Las sardinas en el horno lo justo para que no pierdan tersura y jugos, que una sardina seca, un cocinero que peca, oí y comprobé toda mi vida. La sardina frita debe crujir, sin embargo una sardina al horno merece el mismo trato que la mejor lubina salvaje, al punto sonrosado. Como las familias y los amigos que se juntan para celebrar una sardinada suelen hacer la vista gorda, el lomo debe desprenderse aún con cierta dificultad, aún con pálpito, de la espina al pinzarlo y extraerlo manualmente. Esa es otra. Jamás nos permitiremos que un rodaballo o una merluza del pinchu nos deje con las manos pringosas, en cambio quien mantiene los dedos impolutos tras compartir varias docenas de sardinas, seguramente no les hizo demasiado honor.

¿Qué bebida aconseja para acompañarlas?

La sidra sirve: refresca y mejora su trágala. Ahora bien, un vino tinto joven por lo afrutado, y recio por la casta, redondea el placer de comerlas. Para mi eligiría un Toro o un Bierzo entre cosechero y crianza. Igual que ocurre con el bonito, el otro grande del verano, pienso que las uvas albariñas o verdejas flojean en este matrimonio. No obstante, las sardinas, igual que el queso, piden mucha bebida y siempre lo que con ellas se bebe mejora. Menos el agua.

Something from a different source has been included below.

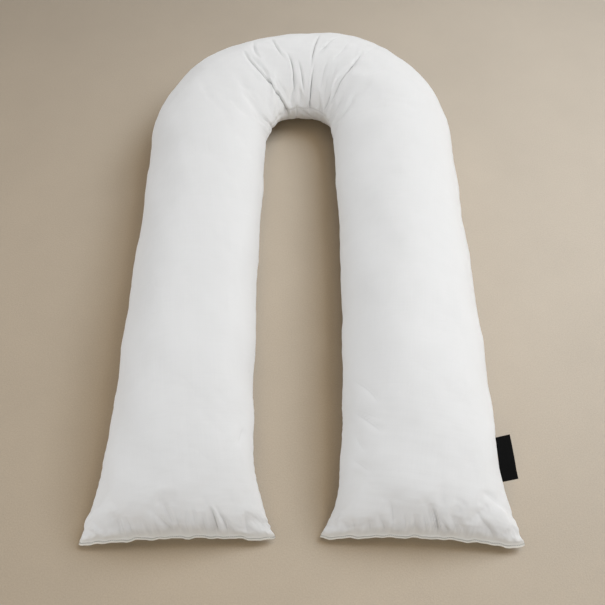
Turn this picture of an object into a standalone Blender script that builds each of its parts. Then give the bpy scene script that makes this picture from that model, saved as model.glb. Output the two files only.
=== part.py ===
"""A U-shaped body pillow: two sewn panels stuffed into one tube, with a folded label in a side seam.

Metres, +Z up. The pillow lies on its back, with its bend towards +Y and its two closed ends towards -Y. The
origin is on the floor under the middle of the outline. The functions below work round the centre of the
bend instead, and each object's location moves it from there.
"""

import math

import bmesh
import bpy
import numpy as np

# Driving dimensions of the tube.
BEND_RADIUS = 0.232  # centre line of the bend, half the distance between the two legs
LEG_LENGTH = 0.938  # straight centre line, from the bend to the stitches that close an end
LIP_DEPTH = 0.007  # turned and edge-stitched hem beyond those stitches
LIP_THICKNESS = 0.003
END_TAPER = 0.26  # how far from a closed end the filling reaches its full height
TAPER_POWER = 0.44  # 0.5 swells like a round end, 1 like a wedge
SIDE_PINCH = 1.12  # 1 is an elliptical section, more draws the sides in towards their seams

# One row for each section across the tube. "along" is the place on the centre line, from the middle of the
# bend, negative down the left leg. "inner" and "outer" are the half widths to the two side seams, "seam" is
# the seams' height over the floor, and "crown" and "belly" are how far the full cloth swells from there.
BEND_HALF = math.pi / 2 * BEND_RADIUS
END = BEND_HALF + LEG_LENGTH + LIP_DEPTH
SECTION_COLUMNS = ("along", "inner", "outer", "seam", "crown", "belly")
SECTIONS = (
    (-END, 0.184, 0.191, 0.036, 0.133, 0.115),
    (-END + 0.03, 0.171, 0.178, 0.050, 0.124, 0.115),
    (-END + 0.08, 0.153, 0.152, 0.076, 0.101, 0.118),
    (-END + 0.15, 0.141, 0.139, 0.093, 0.097, 0.118),
    (-END + 0.25, 0.138, 0.136, 0.100, 0.107, 0.118),
    (-BEND_HALF - 0.10, 0.141, 0.138, 0.100, 0.110, 0.115),
    (-BEND_HALF, 0.143, 0.140, 0.100, 0.108, 0.110),
    (-0.75 * BEND_HALF, 0.143, 0.138, 0.099, 0.107, 0.107),
    (-BEND_HALF / 2, 0.133, 0.136, 0.098, 0.106, 0.104),
    (-0.09, 0.119, 0.128, 0.097, 0.099, 0.099),
    (0.00, 0.117, 0.126, 0.096, 0.101, 0.098),
    (0.09, 0.118, 0.147, 0.097, 0.107, 0.099),
    (BEND_HALF / 2, 0.134, 0.147, 0.098, 0.108, 0.104),
    (0.75 * BEND_HALF, 0.148, 0.144, 0.099, 0.108, 0.107),
    (BEND_HALF, 0.150, 0.142, 0.100, 0.108, 0.110),
    (BEND_HALF + 0.10, 0.148, 0.142, 0.100, 0.110, 0.115),
    (END - 0.25, 0.150, 0.142, 0.100, 0.107, 0.118),
    (END - 0.15, 0.156, 0.143, 0.093, 0.097, 0.118),
    (END - 0.08, 0.162, 0.151, 0.076, 0.101, 0.118),
    (END - 0.03, 0.181, 0.178, 0.050, 0.124, 0.115),
    (END, 0.196, 0.193, 0.036, 0.133, 0.115),
)

# How the two closed ends lie. "slant" pushes the outer corner out and the inner one back, "dip" lets both
# corners reach past the middle of the seam, and "droop" lowers them.
END_REACH = 0.16  # how far up the leg these three fade out
END_COLUMNS = ("slant", "dip", "droop")
LEFT_END = (0.0050, 0.0075, 0.022)
RIGHT_END = (0.0090, 0.0095, 0.022)
CORNER_CUT = 0.007  # how far a corner is blunted
CORNER_CUT_REACH = 0.02  # how far up the leg that fades out
CORNER_POWER = 14  # higher keeps it nearer to the corner

# The gathers of the bend, one row for each: the angle in degrees from the middle of the bend and the radius
# where a gather starts at the inner seam and where it runs out, how deep it sinks and its half width.
GATHER_COLUMNS = ("start_angle", "stop_angle", "start_radius", "stop_radius", "depth", "half_width")
GATHERS = (
    (-14, -36, 0.085, 0.262, 0.008, 0.013),
    (-33, -34, 0.140, 0.195, 0.003, 0.010),
    (-30, -26, 0.200, 0.290, 0.004, 0.012),
    (-7, -16, 0.105, 0.285, 0.006, 0.012),
    (3, -2, 0.090, 0.190, 0.005, 0.012),
    (11, 8, 0.080, 0.290, 0.008, 0.013),
    (10, 19, 0.185, 0.300, 0.004, 0.012),
    (42, 38, 0.100, 0.255, 0.006, 0.013),
    (34, 34, 0.085, 0.150, 0.004, 0.010),
)

# Spacing of the sections along the tube, and of the points round it.
END_SPACING = 0.016
LEG_SPACING = 0.050
BEND_SPACING = 0.0105
RING_POINTS = 32

# The woven label, folded at its outer edge and caught in the right leg's outer seam.
LABEL_LENGTH = 0.080  # along the leg, where its seam is 5% longer
LABEL_WIDTH = 0.030  # seam to fold, in its middle
LABEL_ASKEW = 0.06  # the fold isn't quite parallel to the seam, so one end is this much wider
LABEL_CLOTH = 0.0008
LABEL_LAYER_GAP = 0.0006
LABEL_CLEARANCE = 0.0008  # from the pillow's seam to the middle of the label's cloth
LABEL_FROM_END = 0.136  # middle of the label to the end of the leg
LABEL_LIFT = math.radians(10)  # its fold stands higher than its root
LABEL_SKEW = 0.005  # its fold slides this far towards the bend
LABEL_STEPS = 8
LABEL_FOLD_STEPS = 4

COTTON = ("white_cotton", (0.84, 0.84, 0.84), 0.85)
BLACK_WEAVE = ("black_label_weave", (0.008, 0.008, 0.009), 0.6)


def section_at(along):
    """The section's sizes at a place on the centre line, on a smooth curve through the table's rows."""
    table = np.array(SECTIONS)
    places = table[:, 0]
    slopes = np.gradient(table, places, axis=0)
    row = int(np.clip(np.searchsorted(places, along) - 1, 0, len(places) - 2))
    gap = places[row + 1] - places[row]
    u = (along - places[row]) / gap
    values = (
        (1 + 2 * u) * (1 - u) ** 2 * table[row]
        + u * (1 - u) ** 2 * gap * slopes[row]
        + u**2 * (3 - 2 * u) * table[row + 1]
        + u**2 * (u - 1) * gap * slopes[row + 1]
    )
    return dict(zip(SECTION_COLUMNS, values))


def centre_line(along):
    """A point of the centre line in plan, and the unit direction from there to the outer side seam."""
    if abs(along) <= BEND_HALF:
        angle = along / BEND_RADIUS
        outward = np.array((math.sin(angle), math.cos(angle)))
        return BEND_RADIUS * outward, outward
    side = math.copysign(1.0, along)
    return np.array((side * BEND_RADIUS, BEND_HALF - abs(along))), np.array((side, 0.0))


def swell_at(along):
    """How full the tube is: 0 at the stitches that close an end, 1 past the end's taper."""
    from_stitches = np.clip((END - LIP_DEPTH - abs(along)) / END_TAPER, 0, 1)
    return (1 - (1 - from_stitches) ** 2) ** TAPER_POWER


def gather_depth(plan):
    """How deep the gathers of the bend sink at a point in plan."""
    radius = math.hypot(*plan)
    angle = math.degrees(math.atan2(plan[0], plan[1]))
    depth = 0.0
    for row in GATHERS:
        fold = dict(zip(GATHER_COLUMNS, row))
        share = (radius - fold["start_radius"]) / (fold["stop_radius"] - fold["start_radius"])
        if 0 < share < 1:
            middle = fold["start_angle"] + share * (fold["stop_angle"] - fold["start_angle"])
            sideways = math.radians(angle - middle) * radius / fold["half_width"]
            depth += fold["depth"] * math.sin(math.pi * share) * math.exp(-(sideways**2))
    return depth


def surface_point(along, turn):
    """A point of the cloth. turn is 0 at the outer side seam, a quarter on the crown, a half at the inner."""
    size = section_at(along)
    across = math.cos(turn * 2 * math.pi)
    rise = math.sin(turn * 2 * math.pi)
    centre, outward = centre_line(along)
    half_width = size["outer"] if across > 0 else size["inner"]
    depth = (size["crown"] if rise > 0 else size["belly"]) * swell_at(along) + LIP_THICKNESS / 2
    plan = centre + outward * across * half_width
    height = math.copysign(abs(rise) ** SIDE_PINCH, rise) * depth

    # A gather sinks towards the middle of the section, and fades out below the side seams.
    if abs(along) < BEND_HALF:
        sunk = gather_depth(plan) * min(1.0, 1 + 2 * rise)
        if sunk > 0:
            inwards = 1 - sunk / math.hypot(across * half_width, height)
            plan = centre + outward * across * half_width * inwards
            height *= inwards
    height += size["seam"]

    nearness = max(0.0, 1 - (END - abs(along)) / END_REACH) ** 2
    end = dict(zip(END_COLUMNS, LEFT_END if along < 0 else RIGHT_END))
    blunt = math.exp(-(((END - abs(along)) / CORNER_CUT_REACH) ** 2)) * abs(across) ** CORNER_POWER
    plan[1] -= nearness * (end["slant"] * across + end["dip"] * across**2) - CORNER_CUT * blunt
    height -= nearness * end["droop"] * across**2
    return np.array((plan[0], plan[1], max(0.0, height)))


def stations():
    """The places of the sections along the tube, close together at the ends and round the bend."""
    taper_start = END - LIP_DEPTH - END_TAPER
    bend = np.linspace(0, BEND_HALF, round(BEND_HALF / BEND_SPACING), endpoint=False)
    leg_count = round((taper_start - BEND_HALF) / LEG_SPACING)
    leg = np.linspace(BEND_HALF, taper_start, leg_count, endpoint=False)
    taper = END - LIP_DEPTH - END_TAPER * np.linspace(1, 0, round(END_TAPER / END_SPACING)) ** 1.5
    half = np.concatenate([bend, leg, taper, [END]])
    return np.concatenate([-half[:0:-1], half])


def pillow_mesh():
    """The stuffed tube, as a loft of rings that ends in two flat closed lips."""
    shape = bmesh.new()
    turns = np.arange(RING_POINTS) / RING_POINTS
    rings = [[shape.verts.new(surface_point(along, turn)) for turn in turns] for along in stations()]
    for ring, following in zip(rings, rings[1:]):
        for i in range(RING_POINTS):
            j = (i + 1) % RING_POINTS
            shape.faces.new((ring[i], ring[j], following[j], following[i]))
    for ring in (rings[0], rings[-1]):
        for i in range(RING_POINTS // 2):
            corners = (ring[i], ring[i + 1], ring[-i - 1], ring[-i % RING_POINTS])
            shape.faces.new(list(dict.fromkeys(corners)))
    bmesh.ops.recalc_face_normals(shape, faces=shape.faces)
    mesh = bpy.data.meshes.new("pillow")
    shape.to_mesh(mesh)
    shape.free()
    return mesh


def label_section():
    """The folded strip across its width, as (out from the seam, up) from its lower root round to its upper."""
    half_gap = (LABEL_LAYER_GAP + LABEL_CLOTH) / 2
    fold_start = LABEL_WIDTH - LABEL_CLOTH / 2 - half_gap
    angles = np.linspace(-math.pi / 2, math.pi / 2, LABEL_FOLD_STEPS + 1)
    fold = [(fold_start + half_gap * math.cos(a), half_gap * math.sin(a)) for a in angles]
    return [(0.0, -half_gap), (fold_start / 2, -half_gap), *fold, (fold_start / 2, half_gap), (0.0, half_gap)]


def label_mesh():
    """The label's cloth as an open folded sheet, whose root follows the side seam."""
    section = label_section()
    shape = bmesh.new()
    made = bmesh.ops.create_grid(shape, x_segments=LABEL_STEPS, y_segments=len(section) - 1, size=1.0)
    for vert in made["verts"]:
        step = (vert.co.x + 1) / 2
        out, up = section[round((vert.co.y + 1) / 2 * (len(section) - 1))]
        along = END - LABEL_FROM_END + (0.5 - step) * LABEL_LENGTH
        root = surface_point(along, 0.0)
        level = out * (1 + LABEL_ASKEW * (1 - 2 * step)) + LABEL_CLEARANCE
        vert.co = (
            root[0] + level * math.cos(LABEL_LIFT) - up * math.sin(LABEL_LIFT),
            root[1] + LABEL_SKEW * out / LABEL_WIDTH,
            root[2] + level * math.sin(LABEL_LIFT) + up * math.cos(LABEL_LIFT),
        )
    mesh = bpy.data.meshes.new("side_label")
    shape.to_mesh(mesh)
    shape.free()
    return mesh


def new_object(name, mesh, finish, collection):
    material_name, colour, roughness = finish
    material = bpy.data.materials.new(material_name)
    material.use_nodes = True
    shader = material.node_tree.nodes["Principled BSDF"]
    shader.inputs["Base Color"].default_value = (*colour, 1)
    shader.inputs["Roughness"].default_value = roughness
    shader.inputs["Metallic"].default_value = 0.0
    mesh.materials.append(material)
    mesh.shade_smooth()
    made = bpy.data.objects.new(name, mesh)
    collection.objects.link(made)
    return made


def main():
    for old in list(bpy.data.objects):
        bpy.data.objects.remove(old, do_unlink=True)
    collection = bpy.data.collections.new("body_pillow")
    bpy.context.scene.collection.children.link(collection)

    pillow = new_object("pillow", pillow_mesh(), COTTON, collection)
    label = new_object("side_label", label_mesh(), BLACK_WEAVE, collection)
    cloth = label.modifiers.new("cloth", "SOLIDIFY")
    cloth.thickness = LABEL_CLOTH
    cloth.offset = 0.0

    points = np.array([vert.co for vert in pillow.data.vertices])
    middle = (points.min(axis=0) + points.max(axis=0)) / 2
    for piece in (pillow, label):
        piece.location = (-middle[0], -middle[1], 0.0)


main()
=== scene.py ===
"""The looks of a U-shaped body pillow: its stuffed cotton, gathers, sewn ends and folded side label.

Metres, +Z up. The pillow lies on its back with its bend towards +Y and its two closed ends towards -Y. Most
functions work round the centre of the bend, in "along", the place on the tube's centre line, and "turn", the
place round its section, and BEND_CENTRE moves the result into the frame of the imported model.
"""

import math

import bmesh
import bpy
import numpy as np
from mathutils import Matrix, Vector
from mathutils.bvhtree import BVHTree


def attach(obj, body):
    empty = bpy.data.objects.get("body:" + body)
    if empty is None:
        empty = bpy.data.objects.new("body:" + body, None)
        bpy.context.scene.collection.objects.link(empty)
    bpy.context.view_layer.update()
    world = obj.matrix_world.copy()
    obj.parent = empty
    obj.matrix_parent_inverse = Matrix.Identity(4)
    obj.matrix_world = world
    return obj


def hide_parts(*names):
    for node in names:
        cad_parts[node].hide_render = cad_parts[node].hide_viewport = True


# The tube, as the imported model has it.
BEND_CENTRE = (-0.001, 0.29882)
BEND_RADIUS = 0.232  # centre line of the bend
BEND_WIDTH = 0.26
LEG_LENGTH = 0.938  # straight centre line, from the bend to the stitches that close an end
LIP_DEPTH = 0.007  # turned and edge-stitched hem beyond those stitches
LIP_THICKNESS = 0.003
END_TAPER = 0.26  # how far from a closed end the filling reaches its full height
TAPER_POWER = 0.44
SIDE_PINCH = 1.12  # 1 is an elliptical section, more draws the sides in towards their seams
BEND_HALF = math.pi / 2 * BEND_RADIUS
END = BEND_HALF + LEG_LENGTH + LIP_DEPTH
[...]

Si en su consideración tratamos con un pescado comparable a por ejemplo la lubina, ¿por qué sigue ausente de muchos restaurantes de lujo o casi?

No, ausente no. Suele aparecer protagonizando preparaciones sofisticadas. Sí sigue ausente en sus formas tradicionales por el problema del olor al que nos hemos referido, y por el pringue, que ensucia las servilletas y los manteles hasta necesitar un largo remojo en lejía. Y también por el precio. Las materias primas económicas, a diferencia de la ropa o la electrónica, pueden superar numerosas veces en posibilidades y resultados a las caras, sin embargo su estima social sufre precisamente por lo asequible, virtud poco lucida. Ciertamente estamos ante una joya aún muy barata para su correcta valoración:no suena igual espuma de mero que espuma de sardina o pastel de cabracho que pastel de sardina. Pero que siga así, asequible, que barato apenas queda nada. Aunque más temprano que tarde tal vez ocurra lo mismo que con los oricios y pasaremos de la palada a la unidad. Entonces nos aumentará el deseo.